The Continual Allure of Fossil Fuel Rhetoric
Republicans have been drinking the climate crisis denial kool-aid for a long, long time, of course. At the beck and call of the fossil fuel industry, they spit out all kinds of biased research when it comes with a solid infusion of campaign financing. The American Petroleum Institute and other fossil fuel industry organizations have waged a vast disinformation campaign for decades — they’ve constructed a most polished, precise, and enduring climate crisis counter narrative.
The result is that the world’s 5 largest publicly owned oil and gas companies have funded climate crisis denial at about $200 million each year. They clearly knew and did everything they could to dissuade southern US politicians and others from taking climate action as early as 1968. “If the earth’s temperature increases significantly,” their research report warned, “a number of events might be expected to occur, including the melting of the Antarctic ice cap, a rise in sea levels, warming of the oceans, and an increase in photosynthesis.”

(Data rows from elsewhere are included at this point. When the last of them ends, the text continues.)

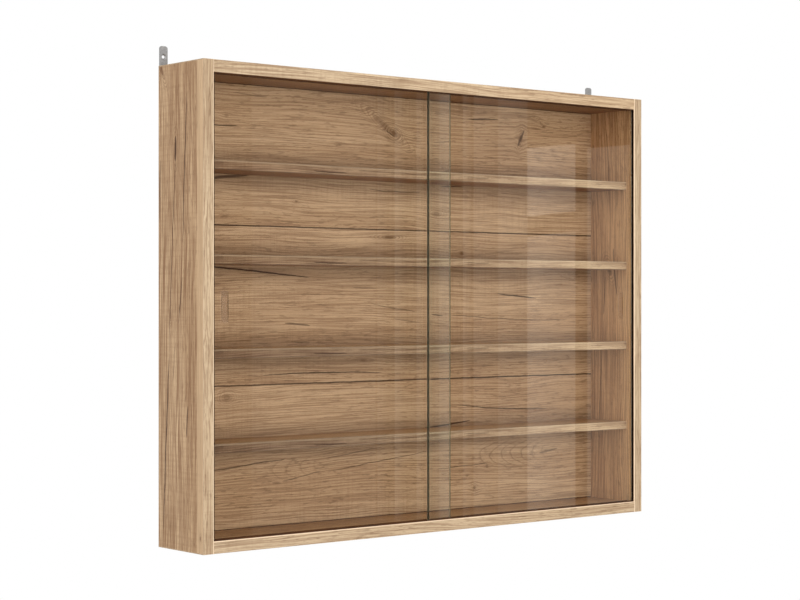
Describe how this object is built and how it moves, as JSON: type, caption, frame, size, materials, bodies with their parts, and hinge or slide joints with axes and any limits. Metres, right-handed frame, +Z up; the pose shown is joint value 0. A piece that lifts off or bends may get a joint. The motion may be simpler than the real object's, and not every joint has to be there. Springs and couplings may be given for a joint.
{
  "type": "wall mounted showcase",
  "caption": "Shallow wall cabinet with fixed shelves behind two glass doors that slide past each other, hung from hanger plates.",
  "frame": {"origin": "on the wall plane, midway between the two wall screw holes", "axes": "+X along the width to the right seen from the front, +Y towards the wall, +Z up"},
  "size_m": [0.8, 0.108, 0.6575],
  "materials": {
    "oak_boards": "matt oak decor with vertical or lengthwise grain",
    "oak_edges": "matt oak decor edge band",
    "oak_back": "matt oak decor with knots and plank joints, plain brown fibreboard behind",
    "track_plastic": "dark brown extruded plastic",
    "strip_rubber": "black rubber",
    "door_glass": "clear float glass with polished edges and a ground recess",
    "hanger_steel": "zinc plated, dull",
    "screw_steel": "zinc plated, slightly yellow",
    "cam_zinc": "die-cast zinc, dull grey",
    "cover_plastic": "oak coloured plastic",
    "dowel_wood": "raw beech"
  },
  "bodies": {
    "cabinet": {"side_panel_left": "oak_boards", "side_panel_right": "oak_boards", "top_panel": "oak_boards", "bottom_panel": "oak_boards", "back_panel": "oak_back", "shelf_1": "oak_boards", "shelf_2": "oak_boards", "shelf_3": "oak_boards", "shelf_4": "oak_boards", "edge_band_left": "oak_edges", "edge_band_right": "oak_edges", "edge_band_top": "oak_edges", "edge_band_bottom": "oak_edges", "end_bands_left": "oak_edges", "end_bands_right": "oak_edges", "shelf_band_1": "oak_edges", "shelf_band_2": "oak_edges", "shelf_band_3": "oak_edges", "shelf_band_4": "oak_edges", "upper_track": "track_plastic", "lower_track": "track_plastic", "dust_strip_left": "strip_rubber", "dust_strip_right": "strip_rubber", "hanger_plate_left": "hanger_steel", "hanger_plate_right": "hanger_steel", "hanger_screws": "screw_steel", "cam_bolts": "screw_steel", "cam_locks": "cam_zinc", "cam_covers": "cover_plastic", "carcass_dowels": "dowel_wood", "shelf_dowels": "dowel_wood", "back_panel_screws": "screw_steel"},
    "door_left": {"glass_door_left": "door_glass"},
    "door_right": {"glass_door_right": "door_glass"}
  },
  "joints": [
    {"name": "door_left_slide", "type": "slide", "parent": "cabinet", "child": "door_left", "axis": [1, 0, 0], "range_m": [0, 0.36]},
    {"name": "door_right_slide", "type": "slide", "parent": "cabinet", "child": "door_right", "axis": [1, 0, 0], "range_m": [-0.36, 0]}
  ]
}
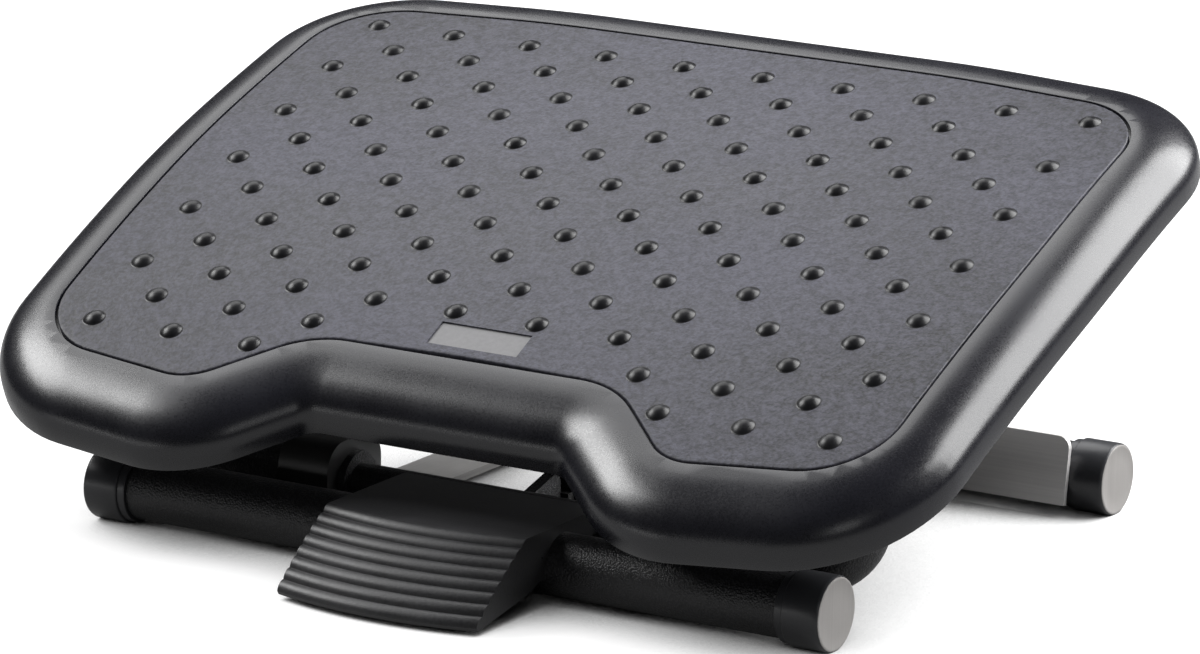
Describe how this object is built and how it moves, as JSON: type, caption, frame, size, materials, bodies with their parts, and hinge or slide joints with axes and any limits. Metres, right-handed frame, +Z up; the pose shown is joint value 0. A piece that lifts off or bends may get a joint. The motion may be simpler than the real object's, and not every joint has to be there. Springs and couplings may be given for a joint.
{
  "type": "footrest",
  "caption": "Tilting under desk footrest: textured crowned platform with raised domes on a hinged lift frame, released by a foot pedal.",
  "frame": {"origin": "on the floor, under the centre of the whole footrest as it stands", "axes": "+Z up, +X to the right of a seated user's view from the front, +Y from the user's side (pedal) towards the rear"},
  "size_m": [0.4448, 0.3296, 0.1826],
  "materials": {
    "black_powder_coat": "granular satin black powder coat",
    "cap_plastic": "satin moulded plastic",
    "silver_disc": "satin silver grey",
    "satin_steel_plate": "fine brushed satin",
    "shell_plastic": "smooth satin moulded plastic",
    "pad_plastic": "fine grained moulded plastic",
    "label_grey": "smooth satin",
    "pedal_plastic": "fine grained moulded plastic",
    "nylon_black": "satin nylon",
    "brake_rubber": "matte rubber",
    "zinc_steel": "zinc plated"
  },
  "bodies": {
    "base": {"brace_plate": "zinc_steel", "front_cap_left": "cap_plastic", "front_cap_right": "cap_plastic", "front_disc_left": "silver_disc", "front_disc_right": "silver_disc", "front_tube": "black_powder_coat", "lever_bracket": "zinc_steel", "lever_pin": "zinc_steel", "lift_bush_left": "nylon_black", "lift_bush_right": "nylon_black", "pedal_ring_left": "nylon_black", "pedal_ring_right": "nylon_black", "pivot_block_bolts": "zinc_steel", "pivot_block_left": "nylon_black", "pivot_block_right": "nylon_black", "rail_left": "satin_steel_plate", "rail_right": "satin_steel_plate", "rear_cap_left": "cap_plastic", "rear_cap_right": "cap_plastic", "rear_disc_left": "silver_disc", "rear_disc_right": "silver_disc", "rear_plate": "satin_steel_plate", "rear_plate_screws": "zinc_steel", "rear_tube": "black_powder_coat"},
    "lift": {"lift_arm_left": "black_powder_coat", "lift_arm_right": "black_powder_coat", "cross_shaft": "black_powder_coat", "arm_sleeve_left": "black_powder_coat", "arm_sleeve_right": "black_powder_coat", "brake_sector": "black_powder_coat"},
    "brake": {"brake_lever": "black_powder_coat", "brake_shoe": "brake_rubber"},
    "rod": {"release_rod": "zinc_steel"},
    "pedal": {"pedal": "pedal_plastic"},
    "platform": {"bracket_screws": "zinc_steel", "hinge_bracket_left": "zinc_steel", "hinge_bracket_right": "zinc_steel", "hinge_pin_left": "zinc_steel", "hinge_pin_right": "zinc_steel", "hinge_washers_left": "nylon_black", "hinge_washers_right": "nylon_black", "label_plate": "label_grey", "pin_clip_left": "zinc_steel", "pin_clip_right": "zinc_steel", "platform_pad": "pad_plastic", "platform_shell": "shell_plastic"}
  },
  "joints": [
    {"name": "lift_hinge", "type": "hinge", "parent": "base", "child": "lift", "pos_m": [0, -0.05513, 0.0211], "axis": [1, 0, 0], "range_deg": [-15, 0]},
    {"name": "tilt_hinge", "type": "hinge", "parent": "lift", "child": "platform", "pos_m": [0, 0.01235, 0.1063], "axis": [1, 0, 0], "range_deg": [-22.5, 5]},
    {"name": "pedal_hinge", "type": "hinge", "parent": "base", "child": "pedal", "pos_m": [0, -0.09493, 0.0149], "axis": [1, 0, 0], "range_deg": [-10, 0]},
    {"name": "rod_slide", "type": "slide", "parent": "base", "child": "rod", "axis": [0, 1, 0], "range_m": [-0.00178, 0]},
    {"name": "brake_hinge", "type": "hinge", "parent": "base", "child": "brake", "pos_m": [0, -0.01123, 0.0356], "axis": [1, 0, 0], "range_deg": [-3.3, 0]}
  ],
  "couplings": [
    {"joint": "rod_slide", "follows": "pedal_hinge", "m_per_rad": 0.0099},
    {"joint": "brake_hinge", "follows": "pedal_hinge", "ratio": 0.32353}
  ]
}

Moreover, we have to remember that the 4 years of the Trump administration discounted science, and federal agencies relied on gut instincts rather than sensible, pragmatic governing. The existential crisis of climate change that presses on us was subsumed by a leader who was concerned strictly with self-image. Ideology replaced reason under the Trump administration. So much time and energy was lost by subterfuge.
Many clean energy advocates are not giving into southern US clean energy double talk. In fact, an editorial written on the Electrify the South blog by program manager Dory Larsen argues that electrifying transportation is a pro-American solution. Such a perspective frames the EV transition as a patriotic necessity to protect the integrity of the US. It’s only one of many examples of how the southern US is reaping the benefits of Democratic-led federal climate funding.
The gusts of change could be baffling to you unless you remember that power is politics — for energy production and legislative seat preservation.
Places in the Southern US Where Climate Denial & Action Converge
The Biden administration on Wednesday awarded $2.8 billion in grants to boost domestic manufacturing of batteries for EVs in 12 states — half of which are located in the southern US. The federal grants are funded by last year’s $1 trillion infrastructure law and are separate from an executive order Biden issued last spring invoking the Defense Production Act to boost production of lithium and other critical minerals used to power EVs. Eight of the 12 states selected for funding supported Donald Trump in 2020. “I was really surprised to find out there were so many socialists in the Republican caucus,″ President Biden joked, repeating a frequent GOP talking point about the law.
The incongruity between southern US policies and governing is quite evident in West Virginia, a state where the coal industry has provided jobs for generations but has also decimated mountainsides, rivers, and arable land. Today, West Virginia wind power adds significantly to the state’s clean energy portfolio, as the once powerful coal industry is on the decline.
In August, Tritium, the Australian manufacturer of DC fast charging equipment, announced the opening of its Tennessee factory, which will have 6 production lines and employ 500 people. The facility will be able to manufacture up to 30,000 DC fast chargers a year when it reaches full production.
BMW has announced plans to upgrade a factory to produce EVs and to build a new plant in South Carolina to assemble batteries. The investment is valued at $1.7 billion in total.
Tesla, Inc. is moving forward with plans to build a lithium refinery on the Texas Gulf Coast in a bid to gain more control over the supply chain for EV batteries. CEO Elon Musk confirmed on a Q3 conference call on progress developing the company’s new 4680 battery cell technology in Texas, too.
An Alabama city council has voted to allow its municipal utility to buy power from a solar plant under construction. The agreement with Toyota Tsusho, which is part of the Toyota group, was made possible in 2020 when the city council approved a power supply flexibility agreement that allowed Huntsville Utilities to purchase up to 5% of its electricity from another source other than the Tennessee Valley Authority.
Final Thoughts about Southern US Climate Initiatives
Think of how much healthier our world would be if political conservatives devoted themselves to enter negotiations over climate change policies and to attempts to streamline new energies to make them more market oriented — both of which still fall within the conservative credo.
Such consensus building would require business models that work in harmony with society and the environment rather than to be absorbed by hollow mitigation measures that do little more than continue the same financial growth trajectories and assumptions. Regardless of the direction that the political winds blow, the planet continues on its dangerous path of warming as humans continue to burn fossil fuels at an alarming rate. With catastrophic impacts from climate change looming, the world’s governments must implement massive reductions of warming emissions — and the southern US must acknowledge its role and its acceptance of federal climate funding.